We used to see more of those hearts and letters years back. They used to be on trees or on park benches, occasionally you could see one on a bus, carved into a seat or scrawled onto an ad. Over time, instead of carvings, we saw spray paint splattered onto rocks and concrete bridges: “CS and CJ,” “I love Lane,” “Joey loves Marcy.”
Now, we see them rarely in any form. Instead of initials, you see graffiti celebrating the self or splattering rage. But it seems that fewer and fewer people are willing to make even the temporary commitment to paint. Carving initials into a tree that can last longer than we’d live? Never.
I asked Cheryl if she knew he was the one when she met him. “It wasn’t for me, but it was for him,” she laughed. “He talked about marriage from the beginning. He was open, honest. He poured out his whole life on our first date.”
And that communication proved to be the bedrock for the duration. “I could talk to him about anything. And there was nothing he wouldn’t do for me. I remember one time, it was snowing and he couldn’t drive to see me. But he was determined. So he started walking from Yonkers. He called when he reached the Whitestone Bridge to Queens. He walked miles in the snow. My mother had to tell him to go home, not to dare cross the bridge in a storm.”
Is that sort of love predictable? Chemical? Repeatable? Is it even noticeable? Can we tell the difference between lasting love and young lust? Is it a choice, a learned capacity, or a gift?
Schipani interviewed dozens of couples for an online article in The Ladies’ Home Journal (http://www.lhj.com/relationships/marriage/basics/long-lasting-love/). They were all married more than 20 years and reported themselves to be happy.
How did they do that? Each one had a different story. For Margaret C. it was about being satisfied with what was offered. For Russell S. a happy marriage was acceptance.
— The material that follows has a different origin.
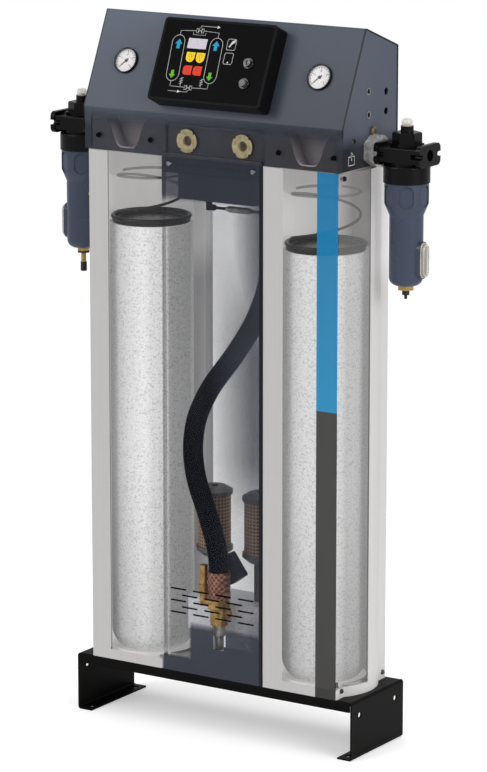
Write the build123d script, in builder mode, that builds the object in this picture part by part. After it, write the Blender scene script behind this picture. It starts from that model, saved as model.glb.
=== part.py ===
from build123d import *

import os
from math import acos, atan2, cos, pi, radians, sin, tan

# Twin-column desiccant air dryer. Millimetres, +Z up, +X to the right and -Y to the front.
# The origin is the middle of the floor bolt pattern, on the floor.

# Base: one sheet folded into a plate, two legs and two inward feet
base_width = 550.0
base_depth = 166.0
base_height = 100.0
base_sheet = 3.0
base_bend = 5.0
lip_height = 17.0
tab_width = 9.0
foot_width = 28.0
foot_hole_radius = 5.5
foot_hole_inset = 17.0
leg_hole_radius = 5.0
leg_hole_height = 74.0
leg_hole_spacing = 114.0

# Columns: one extrusion each, a round tube between a flat front and a flat back
column_pitch = 344.0
column_length = 876.0
column_depth = 160.0
column_face_width = 144.0
column_bulge_radius = 90.5
column_edge_radius = 3.0
bore_radius = 71.0
duct_inner_radius = 75.5
duct_outer_radius = 86.0
duct_half_height = 42.0
port_radius = 5.5
port_offset = 62.0
port_front_offset = 63.0
port_rear_offset = 69.0

# Screws, and the clearance round whatever stands in a hole without moving
screw_radius = 2.5
screw_head_radius = 4.6
screw_head_height = 2.8
screw_length = 12.0
screw_socket = 3.0
screw_head_taper = 20.0
lower_screw_height = 12.0
upper_screw_drop = 10.0
seat_gap = 0.3

# What fills the columns
cap_height = 16.0
cap_floor = 8.0
bed_wall_gap = 0.5
bed_round = 38.0
bed_space = {"left": 126.0, "right": 140.0}
ring_radius = 68.0
ring_rim = 3.5
ring_sheet = 2.5
ring_wall = 9.0
vent_radius = 4.0
vent_rings = 2
vent_ring_step = 20.0
spring_radius = 56.0
spring_wire = 4.6
spring_turns = 1.6
spring_end_turns = 0.7
spring_steps = 12

# Manifold on top of the columns
cap_block_height = 62.0
cap_block_front = 4.0
cap_block_corner = 10.0
casting_edge = 3.0
spigot_length = 43.0
spigot_gap = 0.4
dowel_length = 24.0
gallery_drop = 70.0
gallery_clearance = 22.0
gallery_front = 13.0
gallery_depth = 120.0
body_height = 54.0
body_depth = 90.0
apron_height = 26.0
scoop_width = 112.0
scoop_flank = ((1.0, 1.0), (0.68, 0.86), (0.46, 0.38), (0.24, 0.1))
scoop_depth = 30.0
scoop_shift = {"left": 2.0, "right": 11.0}
seat_pitch = 108.0
seat_height = 27.0
seat_radius = 19.5
seat_thickness = 8.0
seat_recess = 3.0
seat_bore_radius = 8.5
seat_notch = 4.0
seat_notches = 4
seat_lip = 4.0
chamber_radius = 15.0
chamber_length = 26.0
poppet_radius = 12.0
poppet_thickness = 4.0
poppet_travel = 5.0
stem_radius = 4.0
stem_length = 40.0
running_fit = 0.08
port_height = 28.0
port_setback = 9.0

# Sheet metal between the columns and round the head
sheet = 2.0
sheet_bend = 3.5
panel_gap = 1.5
panel_return = 12.0
panel_screw_inset = 18.0
panel_screw_drop = 11.0
slot_length = 32.0
slot_height = 3.0
slot_pitch = 44.7
slot_row_pitch = 20.4
slot_rows_height = 123.6
slot_columns = 4
slot_rows = 3
head_overhang = 8.0
head_front_gap = 1.0
head_front_height = 72.0
head_slope_run = 70.5
head_slope_rise = 155.0
head_depth = 172.0
head_rear_drop = 37.0
side_inset = 1.0
side_gap = 0.5
side_return = 12.0
side_bolt_setback = 34.0
side_bolt_height = 49.0
front_side_holes = ((80.0, 124.0), (81.0, 86.0))
front_side_hole_radius = 4.5
rear_side_holes = ((136.0, 118.0), (136.0, 86.0))
rear_side_hole_radius = 6.0
cover_screw_offset = 52.0
cover_screw_height = 25.0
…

Cheryl thinks it may be generational. “A lot of the couples we grew up with are still married, but sometimes that meant keeping their heads in the sand. Our generation overlooked more than yours does. Yours says, ‘I’m outa here.’ And the women now, they have the jobs, the means to leave. It’s easier today. When it’s not that easy, you find ways to work it out. You make a conscious choice to not let a moment, a resentment, a fear take over the whole marriage.”
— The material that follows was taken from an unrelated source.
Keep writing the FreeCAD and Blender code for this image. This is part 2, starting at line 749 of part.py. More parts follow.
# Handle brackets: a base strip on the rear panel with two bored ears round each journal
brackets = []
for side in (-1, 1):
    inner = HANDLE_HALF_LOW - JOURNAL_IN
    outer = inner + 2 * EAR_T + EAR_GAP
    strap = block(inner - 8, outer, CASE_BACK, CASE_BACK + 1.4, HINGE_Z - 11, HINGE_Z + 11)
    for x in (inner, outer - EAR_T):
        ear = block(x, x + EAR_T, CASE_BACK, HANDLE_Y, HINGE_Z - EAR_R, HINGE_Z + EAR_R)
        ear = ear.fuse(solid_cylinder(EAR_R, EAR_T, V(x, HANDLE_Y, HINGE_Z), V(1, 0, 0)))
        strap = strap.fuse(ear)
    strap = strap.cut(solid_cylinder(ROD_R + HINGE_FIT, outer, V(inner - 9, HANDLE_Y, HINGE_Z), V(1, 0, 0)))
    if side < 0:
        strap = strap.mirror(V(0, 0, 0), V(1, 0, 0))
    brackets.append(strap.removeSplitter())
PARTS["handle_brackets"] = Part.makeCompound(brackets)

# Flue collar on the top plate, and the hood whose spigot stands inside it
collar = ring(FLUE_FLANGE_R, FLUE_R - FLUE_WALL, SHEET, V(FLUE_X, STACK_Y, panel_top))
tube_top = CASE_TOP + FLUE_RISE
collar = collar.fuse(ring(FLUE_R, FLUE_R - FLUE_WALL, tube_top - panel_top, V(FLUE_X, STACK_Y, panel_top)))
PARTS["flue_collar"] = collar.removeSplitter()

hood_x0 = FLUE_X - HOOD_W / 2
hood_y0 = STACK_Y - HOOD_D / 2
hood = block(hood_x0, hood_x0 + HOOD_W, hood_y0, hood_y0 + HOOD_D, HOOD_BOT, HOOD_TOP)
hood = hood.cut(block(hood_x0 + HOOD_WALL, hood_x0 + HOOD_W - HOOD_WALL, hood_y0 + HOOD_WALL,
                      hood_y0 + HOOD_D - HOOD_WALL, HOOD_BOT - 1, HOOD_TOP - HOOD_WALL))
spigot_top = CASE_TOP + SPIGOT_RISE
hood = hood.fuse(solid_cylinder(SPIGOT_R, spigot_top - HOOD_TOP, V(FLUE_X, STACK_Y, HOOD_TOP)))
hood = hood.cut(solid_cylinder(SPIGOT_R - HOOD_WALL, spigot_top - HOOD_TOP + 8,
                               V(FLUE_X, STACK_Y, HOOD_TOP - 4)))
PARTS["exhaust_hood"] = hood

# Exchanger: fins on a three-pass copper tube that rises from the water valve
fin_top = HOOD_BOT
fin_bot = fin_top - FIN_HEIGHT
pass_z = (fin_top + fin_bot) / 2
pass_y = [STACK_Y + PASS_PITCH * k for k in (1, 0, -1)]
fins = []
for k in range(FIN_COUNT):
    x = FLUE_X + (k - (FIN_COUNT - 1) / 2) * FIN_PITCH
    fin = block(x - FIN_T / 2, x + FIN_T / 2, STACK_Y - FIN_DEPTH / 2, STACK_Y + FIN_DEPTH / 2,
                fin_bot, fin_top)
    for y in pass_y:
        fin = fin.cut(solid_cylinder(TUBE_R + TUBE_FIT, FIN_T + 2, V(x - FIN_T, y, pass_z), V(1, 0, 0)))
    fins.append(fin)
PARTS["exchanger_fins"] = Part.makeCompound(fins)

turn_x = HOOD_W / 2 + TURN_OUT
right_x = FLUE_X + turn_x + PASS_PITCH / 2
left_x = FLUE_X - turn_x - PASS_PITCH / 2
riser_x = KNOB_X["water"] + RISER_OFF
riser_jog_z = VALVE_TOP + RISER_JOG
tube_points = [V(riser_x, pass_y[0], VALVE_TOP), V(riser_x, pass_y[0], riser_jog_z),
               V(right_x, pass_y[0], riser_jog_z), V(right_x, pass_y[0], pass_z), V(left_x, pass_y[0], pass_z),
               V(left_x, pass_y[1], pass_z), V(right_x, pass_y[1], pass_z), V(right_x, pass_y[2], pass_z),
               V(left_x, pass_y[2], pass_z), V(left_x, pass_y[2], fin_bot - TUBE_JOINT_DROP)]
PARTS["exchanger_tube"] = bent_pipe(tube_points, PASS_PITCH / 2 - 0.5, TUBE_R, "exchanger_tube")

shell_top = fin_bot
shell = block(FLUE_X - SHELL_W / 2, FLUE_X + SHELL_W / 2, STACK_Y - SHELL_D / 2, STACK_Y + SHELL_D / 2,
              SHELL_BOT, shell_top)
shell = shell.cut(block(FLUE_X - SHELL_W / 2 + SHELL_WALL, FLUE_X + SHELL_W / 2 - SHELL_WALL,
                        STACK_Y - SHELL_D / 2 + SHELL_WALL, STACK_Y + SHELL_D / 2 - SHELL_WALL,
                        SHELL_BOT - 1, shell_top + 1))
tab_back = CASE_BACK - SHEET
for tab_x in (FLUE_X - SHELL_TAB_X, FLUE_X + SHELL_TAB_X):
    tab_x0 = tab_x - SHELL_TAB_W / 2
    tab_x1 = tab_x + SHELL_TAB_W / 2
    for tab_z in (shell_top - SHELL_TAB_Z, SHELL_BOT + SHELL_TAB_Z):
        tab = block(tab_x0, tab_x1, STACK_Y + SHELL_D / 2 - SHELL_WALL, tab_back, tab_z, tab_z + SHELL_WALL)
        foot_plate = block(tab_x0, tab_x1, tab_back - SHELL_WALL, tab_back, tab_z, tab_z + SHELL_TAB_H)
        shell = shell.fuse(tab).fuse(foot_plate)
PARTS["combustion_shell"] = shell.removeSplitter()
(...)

From Ladies’ Home Journal:
“If he helps around the house — washes the dishes, cooks, vacuums — and it’s not quite up to your standards, don’t complain. Be happy he is making an effort to help.” –Margaret C., married 45 years
“Accept that you can’t change someone. You have to learn to live with whatever annoys you, and remember that you have as many faults as your spouse does.”–Russell S., married 40 years
“When she gets mad, I just shut up, and she gets tired of talking. After a while, it’s over. In all our years being together, we have never had an argument!” –James P., married 56 years
But all of these comments, while making good sense, are retrospections not prescriptions. They are simple observations on what they have done over the years, not recipes. And they certainly don’t tell us how to know beforehand, if in fact there is a way to know. Although Bill showed little hesitation when he picked up his knife and started carving.
Love Lost in the USA: Can Science Find It?
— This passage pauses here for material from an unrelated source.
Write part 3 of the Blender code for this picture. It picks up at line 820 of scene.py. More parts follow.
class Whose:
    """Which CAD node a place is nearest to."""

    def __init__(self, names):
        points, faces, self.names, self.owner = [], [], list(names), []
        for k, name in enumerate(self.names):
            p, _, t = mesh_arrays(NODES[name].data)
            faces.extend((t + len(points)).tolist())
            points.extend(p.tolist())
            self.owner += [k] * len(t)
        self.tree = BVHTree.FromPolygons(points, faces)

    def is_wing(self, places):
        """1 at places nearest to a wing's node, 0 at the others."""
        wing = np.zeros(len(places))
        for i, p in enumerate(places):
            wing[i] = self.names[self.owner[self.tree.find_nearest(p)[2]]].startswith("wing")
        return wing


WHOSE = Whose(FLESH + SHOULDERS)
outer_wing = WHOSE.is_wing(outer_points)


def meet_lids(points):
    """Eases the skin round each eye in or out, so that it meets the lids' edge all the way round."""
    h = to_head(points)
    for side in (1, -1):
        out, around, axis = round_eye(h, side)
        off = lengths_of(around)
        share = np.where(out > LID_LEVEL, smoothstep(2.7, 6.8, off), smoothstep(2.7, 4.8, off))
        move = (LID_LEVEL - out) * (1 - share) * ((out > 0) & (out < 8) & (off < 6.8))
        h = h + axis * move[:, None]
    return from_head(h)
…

Currently the divorce rate is one in two, maybe higher in some regions of the country. It is so common, our culture so saturated with scandal and heartbreak, the statistic barely raises an eyebrow—even in more traditional and conservative circles.
One friend told us that he’d thought about getting married again but then he rethought it because he found out there was a fifty-fifty chance it might last. He is far from alone. Americans seem to have an issue with intimacy.
What raises eyebrows is longevity, love that does last, initials carved into a tree fifty years ago that could still be carved into a tree today.
While married couples tell only of their own experience, the “experts” talk about marriage and love as if either one were in fact a science, as if there were some way to predict, control, or warranty the outcome. On website after website, in book after book, they tell us what to do and what to look for.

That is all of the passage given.